The star power may have been reduced but there was no shortage of magical moments; recently re-signed winger Taylan May scored one of the most acrobatic tries of his career to date and drew level with Ryan Papenhuyzen at the top of the try-scoring leaderboard.
“I was happy with the week and happy with the game,” Panthers coach Ivan Cleary said post-match.
“The start of the second half, we probably couldn’t build pressure with our last plays, which we’re normally really good at.
“But all in all I was very happy.”
The depleted Panthers’ win posed a question almost too terrifying for the rest of the NRL to even consider: are the mountain men even better equipped for a premiership tilt this year than they were in 2021?
Penrith Falls for Kurt
Kurt Falls will remember June 3, 2022 for the rest of his life.
Falls partnered Nathan Cleary in the halves during high school but while Cleary has gone on to rugby league superstardom, his old schoolmate has toiled away in the lower grades and worked as a carpenter to pay the bills.
So when Ivan Cleary finally handed him his first grade debut at the ripe old age of 25, Falls was understandably keen to make the most of his chance.
He put up a pinpoint kick to the sideline with his first involvement and minutes later, chipped for his regular NSW Cup teammate Chris Smith, who crashed over to score Penrith’s first.
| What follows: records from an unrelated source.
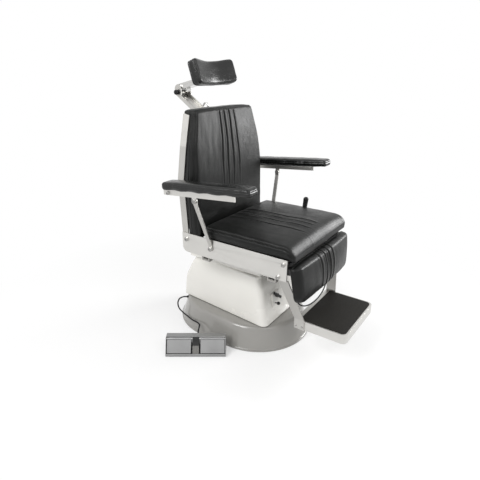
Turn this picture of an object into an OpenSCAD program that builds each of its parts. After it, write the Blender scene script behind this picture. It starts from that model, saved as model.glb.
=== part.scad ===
// Ear, nose and throat examination chair on a lifting pedestal.
// The origin is on the floor on the swivel axis. +X is forward, +Y is the patient's left, +Z is up.

/* [Base] */
// Radius of the round ends at the foot of the base wall
base_r = 256; // [246:1:258]
// Distance between the centres of the two round ends
base_run = 170; // [140:1:190]
// Height of the base top above the floor
base_h = 112; // [96:1:113]
// Shell thickness of the base pan
base_t = 5; // [4:0.5:8]
// How far the foot rim stands out from the wall
rim_out = 6; // [4:1:8]
// Height of the foot rim
rim_h = 9; // [6:1:14]
// Radius of the rounded upper edge of the pan
base_round = 22; // [14:1:28]
// Lean of the pan's walls in degrees
base_lean = 18; // [10:1:20]

/* [Lift] */
// Stroke of the lifting column
lift_travel = 180; // [100:10:190]
// Outer diameter of the fixed column tube
column_d = 170; // [150:2:190]
// Wall of both column tubes
column_t = 6; // [5:0.5:9]
// Height of the underside of the carrier plate at the lowest position
carrier_z = 350; // [342:1:356]
// Thickness of the carrier plate
carrier_t = 14; // [10:1:15]

/* [Upper cover] */
// Length of the cover from the swivel axis to its lower front edge
cover_half_len = 242; // [232:1:246]
// Length of the cover from the swivel axis to its lower rear edge
cover_rear_len = 290; // [280:1:296]
// Half width of the cover at its lower front corners
cover_front_w = 181; // [170:1:190]
// Half width of the cover at its lower rear corners
cover_rear_w = 146; // [140:1:156]
// Gap between the base top and the cover's lower edge
cover_gap = 3; // [2:0.5:6]
// Wall of the cover
cover_t = 4; // [3:0.5:6]

/* [Seat frame] */
// Half distance over the two side panels
panel_y = 255; // [250:1:262]
// Thickness of a side panel
panel_t = 5; // [4:0.5:7]
// Height of the panel's upper edge
panel_top = 518; // [512:1:524]
// Height of the panel's lower edge
panel_bottom = 425; // [418:1:432]
// Rear end of the panels, measured back from the swivel axis
panel_rear = 171; // [165:1:180]
// Front end of the panels
panel_front = 379; // [372:1:384]
// Top of the seat cushion at its crown
seat_top = 590; // [580:1:600]
// Half width of the seat cushion above the panels
seat_half_w = 257; // [250:1:262]

/* [Backrest] */
// Height of the backrest's top edge
back_top = 1054; // [1036:1:1070]
// Width of the flat rails, seen from the side
rail_w = 34; // [28:1:38]
// Thickness of the rails
rail_t = 6; // [5:0.5:8]
// Half width of the backrest at its upper edge
back_top_w = 203; // [190:1:215]
// Half width of the backrest at armrest level
back_mid_w = 249; // [244:1:249]
// Largest recline angle in degrees
recline_max = 75; // [40:1:80]

/* [Armrests] */
// Half distance over the armrest bars
arm_y = 335; // [330:1:342]
// Height of an armrest bar
bar_h = 26; // [22:1:28]
// Length of an armrest pad
arm_pad_len = 448; // [430:1:460]
// Width of an armrest pad
arm_pad_w = 72; // [66:1:76]
// Height of an armrest pad above its plate
arm_pad_h = 31; // [26:1:34]
// Tilt of the armrests in degrees
arm_tilt = 4.7; // [4:0.1:5.5]

/* [Headrest] */
// Half width of the headrest pad
head_half_w = 136; // [115:1:142]
// Height of the headrest pad along its face
head_h = 108; // [98:1:112]
// Thickness of the headrest pad
head_t = 54; // [44:1:56]
// Height stroke of the headrest mast
mast_travel = 90; // [60:5:100]

/* [Leg support] */
// Half distance over the leg arms at the foot tray
tray_y = 166; // [160:1:172]
// Width of a leg arm, seen from the side
leg_arm_w = 47; // [40:1:48]
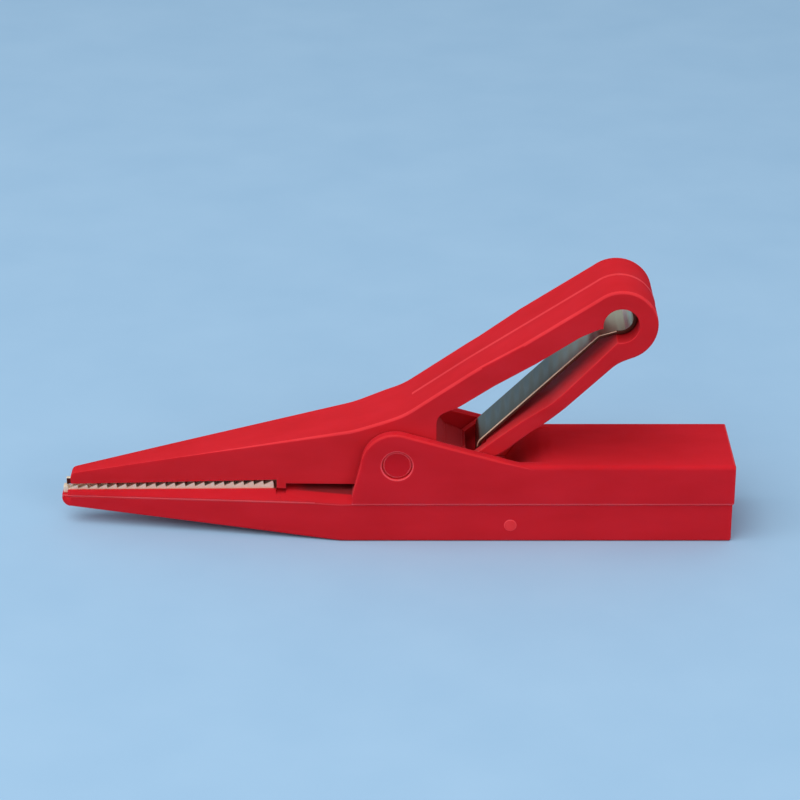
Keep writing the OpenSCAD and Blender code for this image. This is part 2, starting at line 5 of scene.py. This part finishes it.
import bpy
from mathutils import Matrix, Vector


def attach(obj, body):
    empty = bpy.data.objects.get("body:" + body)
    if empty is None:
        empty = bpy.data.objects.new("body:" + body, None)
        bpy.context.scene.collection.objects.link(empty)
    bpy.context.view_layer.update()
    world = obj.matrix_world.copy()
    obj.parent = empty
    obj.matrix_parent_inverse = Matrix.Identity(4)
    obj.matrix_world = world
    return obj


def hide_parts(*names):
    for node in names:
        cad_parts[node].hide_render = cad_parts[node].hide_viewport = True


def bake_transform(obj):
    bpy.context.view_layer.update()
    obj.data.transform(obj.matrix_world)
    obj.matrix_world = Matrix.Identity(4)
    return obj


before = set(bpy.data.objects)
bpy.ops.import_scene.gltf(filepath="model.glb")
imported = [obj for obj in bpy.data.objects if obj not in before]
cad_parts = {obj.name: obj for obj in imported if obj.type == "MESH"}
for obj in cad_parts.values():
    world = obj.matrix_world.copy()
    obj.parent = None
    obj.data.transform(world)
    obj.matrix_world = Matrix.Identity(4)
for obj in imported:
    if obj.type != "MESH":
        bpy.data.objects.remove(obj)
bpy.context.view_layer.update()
MM = 0.001

# Places on the clip in millimetres, x and then z, and radii, as in the part's source
HINGE, PIN_R = (0.2, 10.5), 1.9
LOOP, LOOP_R, EYE_R = (27.35, 28.9), 4.5, 2.2
STRIP_LOW, STRIP_TOP = (10.7, 12.6), (24.9, 26.45)
GATE = (14.3, 2.25)
NOSE = -42.1

# The seam rises from the nose to a bend and is level behind it, as in the part's source
SEAM_NOSE, SEAM_BEND, SEAM = 3.65, -10, 5.05

# Places that serve the looks alone: the nose's sharp tip, the end of the upper metal's bright tongue,
# behind which its teeth get painted shade, the end of the rails, the cheeks' highest vertex, the window's
# front and the reach of the gate's pale mark
SHARP_NOSE = -41
TONGUE_END = -40.8
RAILS_END = -5.45
CROWN = -0.019
WINDOW_FRONT, WINDOW_START = (6.8, 14.6), 4.5
GATE_REACH = 0.86

# Angles in degrees: how steeply the handle and the spring's grain rise, and where a highlight line is
# painted in its roll
HANDLE_TILT = 32
STRIP_LIFT = 43.8
GLINT_ARC = (-64, -42)

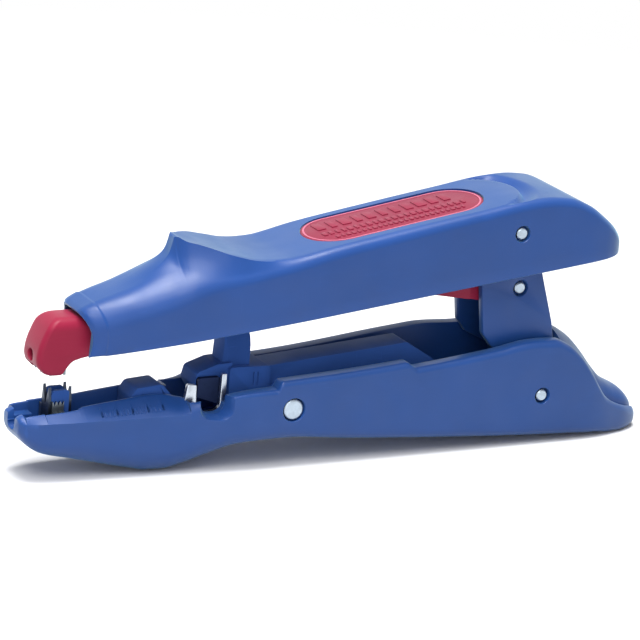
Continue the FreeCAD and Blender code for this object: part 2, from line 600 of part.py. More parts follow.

When he converted the Panthers’ second try from the southern touchline, Falls had well and truly won the local crowd over.
“He was busy, he got out there and had a run straight away, had a kick, got a try assist and kicked a goal all in the space of five minutes,” Cleary said.
“He did a good job defensively as well. He should be happy with himself.”
Falls is no chance to leapfrog Luai or Cleary into the halves and given he’s off contract next year, there’s more than one NRL rival who would do well to make a move.
Tough to be Duff
Matt Dufty’s form has been turbulent since he joined the Bulldogs this season and things came to a head before kick-off when interim coach Mick Potter dropped him from the 17.
“Obviously he wasn’t happy about it but he was amongst the team tonight, he was on stand by and he was upbeat,” Potter said.
“He’s a professional. He’s a possibility of bouncing back and being back in the frame.”
Potter named one-time Origin representative Corey Allan at fullback but once play began, Jake Averillo assumed the role.
Dufty is out of contract at the end of the season and could well test the open market, particularly now that the man who lured him to the Bulldogs, Trent Barrett, is no longer the coach.
The pint-sized fullback has already been linked with a move to the Warrington Wolves in the English Super League.
Unless he can impress Wayne Bennett, who has yet to sign an out-and-out fullback at the Dolphins, Dufty’s chances of landing a starting gig at a rival NRL club next year appear remote.